▸ Exercise description:
Exactly the lines from the one with "one shut pack" to the one with "import math", both included, are to be printed again; leave out the rest.

--------

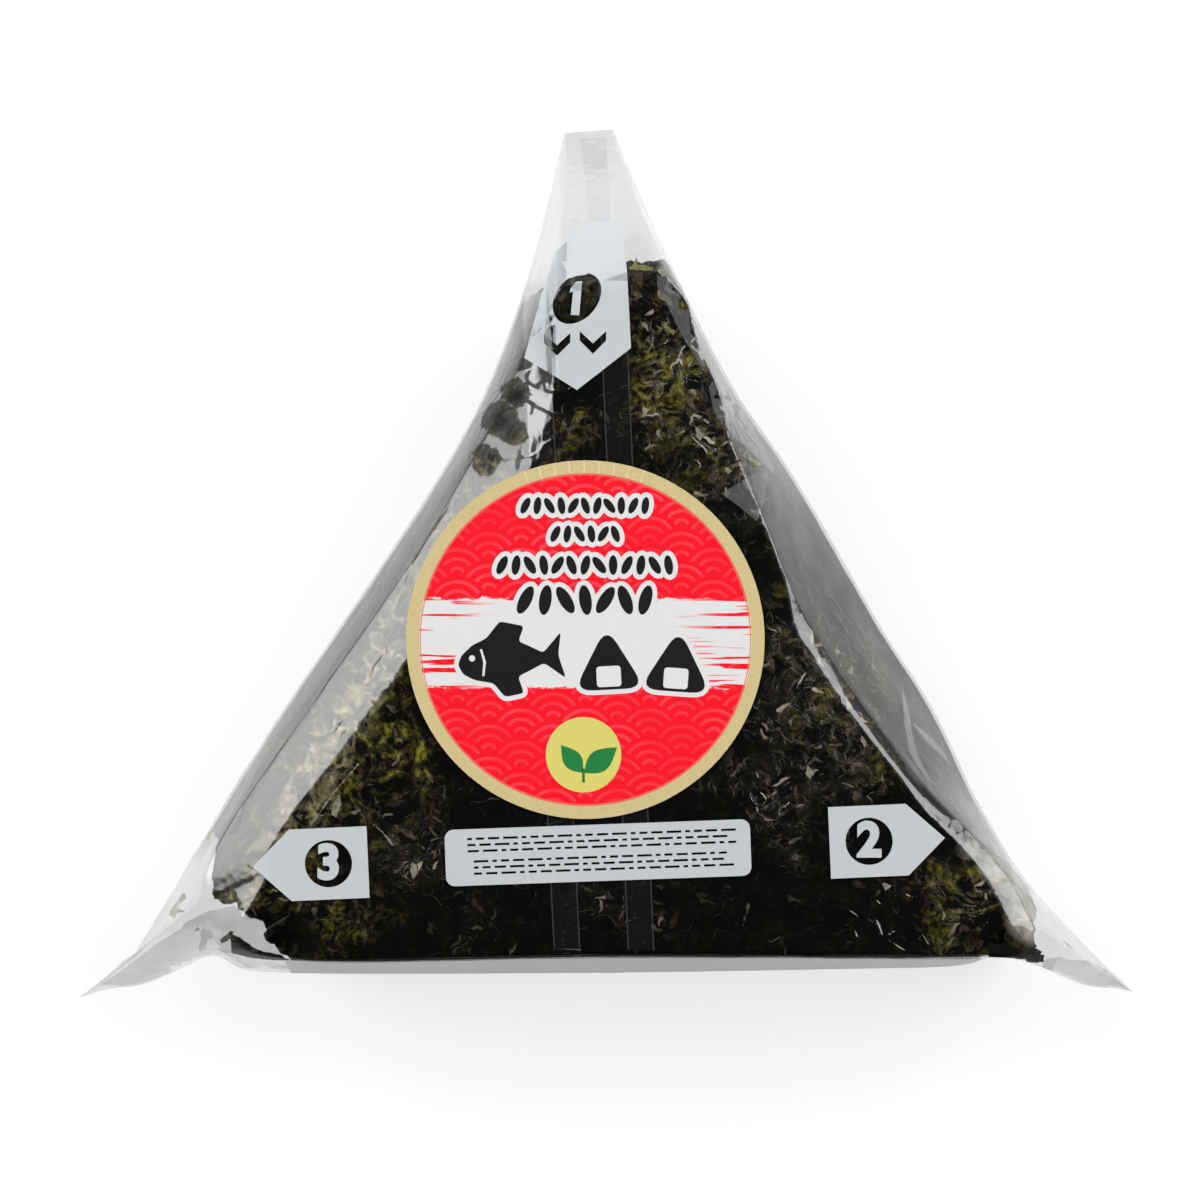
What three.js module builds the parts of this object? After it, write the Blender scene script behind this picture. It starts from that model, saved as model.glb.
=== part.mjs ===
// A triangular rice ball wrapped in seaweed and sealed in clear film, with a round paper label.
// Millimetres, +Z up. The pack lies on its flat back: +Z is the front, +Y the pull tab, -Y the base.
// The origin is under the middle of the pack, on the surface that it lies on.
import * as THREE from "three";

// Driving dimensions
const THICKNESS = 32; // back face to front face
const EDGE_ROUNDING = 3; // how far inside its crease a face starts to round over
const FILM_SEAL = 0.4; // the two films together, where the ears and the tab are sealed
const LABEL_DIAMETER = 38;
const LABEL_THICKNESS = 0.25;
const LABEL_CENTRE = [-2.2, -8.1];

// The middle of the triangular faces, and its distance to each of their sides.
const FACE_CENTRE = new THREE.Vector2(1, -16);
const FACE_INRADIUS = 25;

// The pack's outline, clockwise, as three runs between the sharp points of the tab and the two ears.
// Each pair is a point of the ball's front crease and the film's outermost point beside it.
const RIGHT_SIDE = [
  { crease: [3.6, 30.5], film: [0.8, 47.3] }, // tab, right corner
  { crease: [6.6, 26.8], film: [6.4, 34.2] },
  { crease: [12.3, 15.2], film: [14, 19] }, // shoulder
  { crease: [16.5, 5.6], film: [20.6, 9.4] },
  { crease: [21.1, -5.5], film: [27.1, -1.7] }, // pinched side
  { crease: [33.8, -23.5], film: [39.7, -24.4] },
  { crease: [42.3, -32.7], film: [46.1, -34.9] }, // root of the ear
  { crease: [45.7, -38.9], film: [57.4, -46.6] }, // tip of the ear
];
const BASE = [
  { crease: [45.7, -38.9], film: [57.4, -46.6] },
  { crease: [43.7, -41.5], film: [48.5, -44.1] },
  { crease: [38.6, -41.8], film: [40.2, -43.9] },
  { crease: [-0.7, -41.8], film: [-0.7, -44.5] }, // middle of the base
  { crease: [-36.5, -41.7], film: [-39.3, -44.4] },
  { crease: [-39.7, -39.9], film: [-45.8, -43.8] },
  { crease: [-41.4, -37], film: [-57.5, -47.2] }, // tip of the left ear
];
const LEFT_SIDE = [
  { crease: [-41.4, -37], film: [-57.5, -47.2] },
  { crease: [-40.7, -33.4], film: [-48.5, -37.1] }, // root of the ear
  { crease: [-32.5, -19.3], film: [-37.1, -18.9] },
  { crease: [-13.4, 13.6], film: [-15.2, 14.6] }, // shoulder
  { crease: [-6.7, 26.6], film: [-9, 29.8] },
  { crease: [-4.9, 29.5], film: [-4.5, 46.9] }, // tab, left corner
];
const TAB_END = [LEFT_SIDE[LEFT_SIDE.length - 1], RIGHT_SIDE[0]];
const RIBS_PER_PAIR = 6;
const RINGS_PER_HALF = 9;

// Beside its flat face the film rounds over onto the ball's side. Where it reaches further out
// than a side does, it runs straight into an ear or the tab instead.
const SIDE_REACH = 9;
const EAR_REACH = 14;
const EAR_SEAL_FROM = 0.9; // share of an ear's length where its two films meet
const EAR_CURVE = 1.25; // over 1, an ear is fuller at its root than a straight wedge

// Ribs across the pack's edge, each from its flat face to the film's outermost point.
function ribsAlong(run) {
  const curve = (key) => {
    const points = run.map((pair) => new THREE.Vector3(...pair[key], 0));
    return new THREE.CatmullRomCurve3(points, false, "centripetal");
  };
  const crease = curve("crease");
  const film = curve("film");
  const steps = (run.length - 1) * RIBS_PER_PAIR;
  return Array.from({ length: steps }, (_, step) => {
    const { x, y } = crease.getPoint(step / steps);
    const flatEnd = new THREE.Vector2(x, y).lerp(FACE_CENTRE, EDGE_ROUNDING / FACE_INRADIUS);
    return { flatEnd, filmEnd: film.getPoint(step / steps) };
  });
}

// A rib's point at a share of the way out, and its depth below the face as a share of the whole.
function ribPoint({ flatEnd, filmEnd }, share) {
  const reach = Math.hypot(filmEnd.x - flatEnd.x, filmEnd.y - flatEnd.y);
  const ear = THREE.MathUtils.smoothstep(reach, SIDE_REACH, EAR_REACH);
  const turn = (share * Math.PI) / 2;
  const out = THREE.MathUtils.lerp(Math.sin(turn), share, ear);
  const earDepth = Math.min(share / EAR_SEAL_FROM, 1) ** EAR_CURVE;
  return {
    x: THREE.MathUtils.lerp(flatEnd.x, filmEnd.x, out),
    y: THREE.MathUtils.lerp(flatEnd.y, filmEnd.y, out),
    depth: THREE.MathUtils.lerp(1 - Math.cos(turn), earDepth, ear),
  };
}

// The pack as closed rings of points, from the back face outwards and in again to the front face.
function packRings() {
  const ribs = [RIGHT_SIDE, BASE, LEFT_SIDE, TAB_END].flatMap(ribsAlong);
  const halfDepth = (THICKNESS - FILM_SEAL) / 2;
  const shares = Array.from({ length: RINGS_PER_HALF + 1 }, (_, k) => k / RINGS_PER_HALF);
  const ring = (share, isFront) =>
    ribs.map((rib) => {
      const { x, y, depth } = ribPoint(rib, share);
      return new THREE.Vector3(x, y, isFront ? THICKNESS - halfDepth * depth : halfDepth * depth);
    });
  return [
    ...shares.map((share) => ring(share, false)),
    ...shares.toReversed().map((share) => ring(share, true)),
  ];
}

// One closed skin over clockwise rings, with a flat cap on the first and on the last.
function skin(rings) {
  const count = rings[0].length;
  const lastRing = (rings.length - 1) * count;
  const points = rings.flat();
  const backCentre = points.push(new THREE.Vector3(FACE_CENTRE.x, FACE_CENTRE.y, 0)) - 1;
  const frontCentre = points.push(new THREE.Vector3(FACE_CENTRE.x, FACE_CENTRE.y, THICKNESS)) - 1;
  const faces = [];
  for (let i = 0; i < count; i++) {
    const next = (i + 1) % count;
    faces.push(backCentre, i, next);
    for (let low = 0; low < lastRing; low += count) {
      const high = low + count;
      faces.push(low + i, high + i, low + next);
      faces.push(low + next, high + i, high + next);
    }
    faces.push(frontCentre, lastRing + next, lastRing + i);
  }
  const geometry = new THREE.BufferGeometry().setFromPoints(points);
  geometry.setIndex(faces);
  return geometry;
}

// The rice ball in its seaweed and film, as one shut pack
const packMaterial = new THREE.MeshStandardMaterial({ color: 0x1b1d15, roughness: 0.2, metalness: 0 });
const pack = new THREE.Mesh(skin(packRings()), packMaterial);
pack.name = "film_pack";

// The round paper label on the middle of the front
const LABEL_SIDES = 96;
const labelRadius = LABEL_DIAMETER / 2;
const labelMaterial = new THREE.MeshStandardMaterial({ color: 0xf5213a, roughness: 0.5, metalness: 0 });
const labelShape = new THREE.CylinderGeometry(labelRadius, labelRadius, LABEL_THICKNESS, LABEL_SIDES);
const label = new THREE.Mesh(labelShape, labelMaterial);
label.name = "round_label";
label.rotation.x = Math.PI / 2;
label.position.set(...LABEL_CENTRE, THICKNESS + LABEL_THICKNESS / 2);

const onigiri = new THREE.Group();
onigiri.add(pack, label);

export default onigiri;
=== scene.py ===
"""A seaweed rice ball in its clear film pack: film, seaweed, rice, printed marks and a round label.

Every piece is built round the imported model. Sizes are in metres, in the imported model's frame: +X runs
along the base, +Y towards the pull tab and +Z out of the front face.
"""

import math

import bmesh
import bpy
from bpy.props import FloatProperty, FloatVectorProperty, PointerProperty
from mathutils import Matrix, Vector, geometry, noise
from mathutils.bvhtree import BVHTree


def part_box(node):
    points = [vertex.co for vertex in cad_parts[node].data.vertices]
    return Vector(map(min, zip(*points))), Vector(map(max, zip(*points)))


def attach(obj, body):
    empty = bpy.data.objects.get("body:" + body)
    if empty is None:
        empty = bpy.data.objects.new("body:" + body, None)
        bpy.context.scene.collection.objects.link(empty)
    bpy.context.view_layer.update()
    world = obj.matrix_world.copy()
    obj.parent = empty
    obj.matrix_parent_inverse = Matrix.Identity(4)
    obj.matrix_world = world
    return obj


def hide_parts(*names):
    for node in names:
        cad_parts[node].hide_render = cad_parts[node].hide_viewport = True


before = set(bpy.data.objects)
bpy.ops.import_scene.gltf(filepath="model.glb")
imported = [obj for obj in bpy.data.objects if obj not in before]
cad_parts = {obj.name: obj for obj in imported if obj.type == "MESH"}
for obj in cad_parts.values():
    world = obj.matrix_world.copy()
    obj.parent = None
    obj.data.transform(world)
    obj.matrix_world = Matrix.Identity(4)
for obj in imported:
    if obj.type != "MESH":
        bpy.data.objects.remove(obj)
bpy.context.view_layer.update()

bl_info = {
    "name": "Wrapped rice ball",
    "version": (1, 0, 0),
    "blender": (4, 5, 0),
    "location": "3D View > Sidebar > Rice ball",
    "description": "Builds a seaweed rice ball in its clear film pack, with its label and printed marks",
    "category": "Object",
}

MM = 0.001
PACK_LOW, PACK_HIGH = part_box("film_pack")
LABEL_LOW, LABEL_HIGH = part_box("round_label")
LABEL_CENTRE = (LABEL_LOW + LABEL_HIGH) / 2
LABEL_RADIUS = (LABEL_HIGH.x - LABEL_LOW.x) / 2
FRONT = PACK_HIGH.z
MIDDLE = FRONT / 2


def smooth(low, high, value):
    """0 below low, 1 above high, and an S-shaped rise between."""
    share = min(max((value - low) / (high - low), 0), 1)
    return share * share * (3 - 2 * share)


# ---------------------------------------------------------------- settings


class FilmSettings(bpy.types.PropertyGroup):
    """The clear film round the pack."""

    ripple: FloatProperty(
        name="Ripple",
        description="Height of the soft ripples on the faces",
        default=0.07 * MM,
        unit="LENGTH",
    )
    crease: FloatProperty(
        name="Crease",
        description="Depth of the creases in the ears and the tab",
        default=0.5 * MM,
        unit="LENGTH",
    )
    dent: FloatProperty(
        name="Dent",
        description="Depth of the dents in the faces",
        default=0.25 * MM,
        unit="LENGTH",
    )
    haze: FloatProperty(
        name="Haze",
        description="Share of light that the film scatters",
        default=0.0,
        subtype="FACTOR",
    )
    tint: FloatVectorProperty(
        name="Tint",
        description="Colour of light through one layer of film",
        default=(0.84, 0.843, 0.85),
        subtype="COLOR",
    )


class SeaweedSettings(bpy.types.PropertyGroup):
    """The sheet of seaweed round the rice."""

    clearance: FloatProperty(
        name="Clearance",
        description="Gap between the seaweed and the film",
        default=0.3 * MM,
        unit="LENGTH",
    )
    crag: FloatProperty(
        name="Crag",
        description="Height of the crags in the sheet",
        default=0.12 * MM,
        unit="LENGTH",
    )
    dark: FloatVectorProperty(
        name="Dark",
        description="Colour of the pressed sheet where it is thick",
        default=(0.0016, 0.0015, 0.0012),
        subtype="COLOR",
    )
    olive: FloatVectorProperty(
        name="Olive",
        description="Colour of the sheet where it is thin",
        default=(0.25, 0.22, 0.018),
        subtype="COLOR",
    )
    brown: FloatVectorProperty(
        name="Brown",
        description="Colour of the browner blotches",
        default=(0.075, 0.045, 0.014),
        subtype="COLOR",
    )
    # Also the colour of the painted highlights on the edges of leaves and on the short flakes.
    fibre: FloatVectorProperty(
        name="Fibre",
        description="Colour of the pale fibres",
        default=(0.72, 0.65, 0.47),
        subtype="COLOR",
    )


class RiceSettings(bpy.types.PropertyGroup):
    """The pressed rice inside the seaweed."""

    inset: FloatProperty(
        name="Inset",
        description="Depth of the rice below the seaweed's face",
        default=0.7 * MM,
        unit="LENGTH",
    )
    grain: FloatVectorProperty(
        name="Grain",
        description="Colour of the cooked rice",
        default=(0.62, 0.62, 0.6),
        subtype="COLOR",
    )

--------

▸ Output of the task:
// The rice ball in its seaweed and film, as one shut pack
const packMaterial = new THREE.MeshStandardMaterial({ color: 0x1b1d15, roughness: 0.2, metalness: 0 });
const pack = new THREE.Mesh(skin(packRings()), packMaterial);
pack.name = "film_pack";

// The round paper label on the middle of the front
const LABEL_SIDES = 96;
const labelRadius = LABEL_DIAMETER / 2;
const labelMaterial = new THREE.MeshStandardMaterial({ color: 0xf5213a, roughness: 0.5, metalness: 0 });
const labelShape = new THREE.CylinderGeometry(labelRadius, labelRadius, LABEL_THICKNESS, LABEL_SIDES);
const label = new THREE.Mesh(labelShape, labelMaterial);
label.name = "round_label";
label.rotation.x = Math.PI / 2;
label.position.set(...LABEL_CENTRE, THICKNESS + LABEL_THICKNESS / 2);

const onigiri = new THREE.Group();
onigiri.add(pack, label);

export default onigiri;
=== scene.py ===
"""A seaweed rice ball in its clear film pack: film, seaweed, rice, printed marks and a round label.

Every piece is built round the imported model. Sizes are in metres, in the imported model's frame: +X runs
along the base, +Y towards the pull tab and +Z out of the front face.
"""

import math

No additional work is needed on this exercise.